Building your scoring dimensions

The first step is identifying what separates your best customers from everyone else. What characteristics do your happiest, longest-tenure, highest-value clients share? What do your worst-fit clients have in common?

A useful scoring framework typically has five to seven dimensions, each worth a specific number of points. The total should sum to 50 (or 100 if you prefer, but 50 keeps the numbers manageable).

For a creative or content studio, dimensions might look like this:

  • Brand size and revenue (10 points): Companies large enough to have a dedicated marketing budget but not so large they require enterprise procurement processes.
  • Content activity (10 points): Active on social, producing regular content, clearly investing in brand building. Low-content-activity brands rarely prioritise what you're selling.
  • Content gap (10 points): There's an obvious gap between where their content is and where it could be. If they're already producing exactly what you'd propose, the opportunity is smaller.
  • Brand alignment (10 points): Their aesthetic, tone, and values overlap with the work you do best.
  • Decision-maker accessibility (10 points): Can you identify and reach the person with authority to commission work? Direct-to-consumer brands with clear marketing leads score higher than companies with opaque procurement structures.

Scoring in practice

Each dimension gets scored 0-10 based on observable signals. You're not guessing - you're looking at specific evidence:

  • Instagram and TikTok follower counts and posting frequency
  • Website traffic estimates
  • Press coverage and product launches in the last 12 months
  • The quality and recency of their current video and CGI content
  • Whether you can identify a named head of marketing or CMO

A company that scores 40 or above is a Primary prospect - a strong fit that warrants your best outreach. 25-39 is Secondary - worth pursuing but lower priority. 15-24 is Tertiary - include if you have capacity. Below 15, don't bother: the conversion rate won't justify the time.

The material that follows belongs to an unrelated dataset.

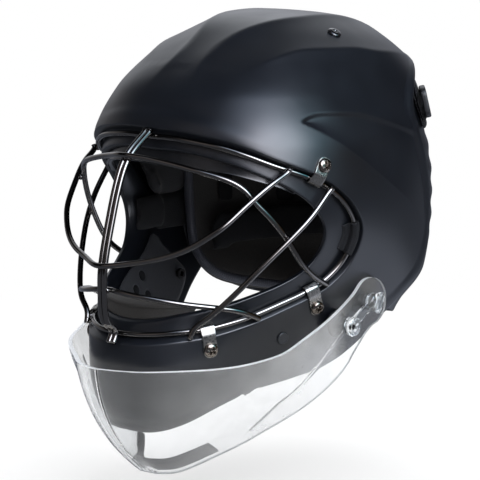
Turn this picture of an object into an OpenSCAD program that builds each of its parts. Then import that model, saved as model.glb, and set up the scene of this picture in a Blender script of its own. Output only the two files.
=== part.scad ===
// Field hockey goalkeeper's helmet, worn upright on a head.
// Millimetres. The origin is the middle of the head, the wearer looks along -Y,
// the wearer's left is +X and +Z is up.
// The shell is a star-shaped surface round the origin. Every piece takes its place
// from that surface, by an azimuth, an elevation and a distance outside it.

/* [Shell] */
// Half of the shell's width at the temples
half_width = 111; // [102:1:118]
// Reach of the brow in front of the origin
brow_reach = 122; // [114:1:130]
// Reach of the shell's surface behind the origin
rear_reach = 130; // [122:1:140]
// Height of the crown over the origin
crown_height = 134; // [126:1:142]
// Depth of the surface under the origin
chin_depth = 190; // [182:1:198]
// Squareness of the shell, 2 is an ellipsoid
squareness = 2.3; // [2.2:0.05:2.4]
// Share of the width that the jaw loses
jaw_taper = 0.38; // [0.34:0.01:0.4]
// Distance that the chin stands forward
chin_forward = 51; // [47:1:54]
// Distance that the crown leans back
crown_lean = 18; // [14:1:22]
// Wall of the shell
wall = 4; // [3:0.5:5]
// Outward flare of the shell's lower and rear edge
edge_flare = 1.2; // [0:0.2:1.6]

/* [Face opening] */
// Depth of the cage's seat under the shell's surface
seat_depth = 8; // [6.5:0.5:9]
// Slope of the seat's side wall
seat_slope = 1.4; // [1:0.2:2]

/* [Cage] */
// Diameter of the cage's wire
wire_d = 4; // [3.5:0.25:4.5]
// Distance of the rim wire from the seat's side wall
rim_inset = 4.4; // [4:0.2:5]
// Distance that the middle bars stand outside the shell's surface
nose_out = 27; // [24:1:30]
// Gap that the weld bead fills where two wires cross
weld_gap = 0.3; // [0.2:0.05:0.5]

/* [Clips and screws] */
// Width of a cage clip
clip_w = 10; // [8:0.5:11]
// Thickness of a clip's sheet
clip_t = 1.2; // [1:0.1:1.4]
// Clearance under a clip
clip_gap = 0.3; // [0.2:0.05:0.4]
// Clearance between a clip's hook and the wire in it
hook_gap = 0.6; // [0.5:0.05:0.7]
// Diameter of a screw's shank
screw_d = 4; // [3.5:0.5:4.5]
// Diameter of a screw's pan head
screw_head_d = 10; // [9:0.5:11]
// Height of a screw's pan head
screw_head_h = 3; // [2.5:0.25:3.5]
// Clearance between a screw and its bore
bore_gap = 0.2; // [0.1:0.05:0.3]

/* [Throat guard] */
// Thickness of the clear sheet
guard_t = 3; // [2.5:0.25:3.5]
// Distance of the guard in front of the chin
guard_standoff = 18; // [16:1:21]
// Distance that the guard hangs below the chin
guard_below = 34; // [28:1:38]
// Forward bulge of the sheet between its two edges
guard_bulge = 13; // [11.5:0.5:15]
// Radius of the tab round the pivot
tab_r = 17; // [15.5:0.5:18]
// Length of the bosses that carry the guard, over the shell's surface
boss_out = 6; // [5.5:0.25:7]
// Radius of the bosses
boss_r = 6; // [5.5:0.25:6.5]
// Distance from the pivot to the clamp screw
clamp_reach = 27; // [26:0.5:28]
// Angle of the clamp screw below the horizontal
clamp_angle = 32; // [29:1:35]
// Swing of the guard down and back
guard_down = 9; // [5:1:11]
// Swing of the guard up towards the chin
guard_up = 2; // [1:0.5:2]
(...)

Setting a pipeline threshold

The pipeline threshold is the minimum score a company needs to appear in your active outreach pipeline at all. Setting this at 15-20 removes the tail of poor-fit companies that drag down your average.

This feels counterintuitive at first - you're deliberately reducing your addressable market. In practice, it improves performance across the board. Higher-fit prospects respond at higher rates, convert at higher rates, and when they do become clients, are better clients. The volume lost at the bottom of the score range is more than made up for by better performance at the top.

Integrating scoring into outreach

Once you have a scoring system, it should inform how much effort you put into each prospect at every stage.

Primary prospects (40+) get your most specific outreach: detailed research, a bespoke email sequence, a concept deck developed specifically for their brand, and a follow-up call if they show engagement signals.

Secondary prospects (25-39) get thorough but lighter outreach: researched emails, standard follow-up sequence, no bespoke concept deck unless they show strong interest signals.

Tertiary prospects (15-24) might get a shorter sequence with less customisation, or they sit in a drip campaign rather than active outreach.

This tiering means your best work goes to your best opportunities, and you're not burning capacity writing highly personalised outreach for companies who are an outside chance at best.

Updating the framework

An ICP scoring framework isn't static. As you close deals and lose deals, you accumulate data on which prospect characteristics actually predict conversion. A dimension you thought was important might turn out to correlate weakly with who actually buys. Another signal you hadn't thought to measure might be highly predictive.

Revisit the weights every quarter based on win/loss data. The framework gets sharper over time, which means the pipeline gets better over time - fewer bad-fit companies burning your capacity, more good-fit companies getting the attention they deserve.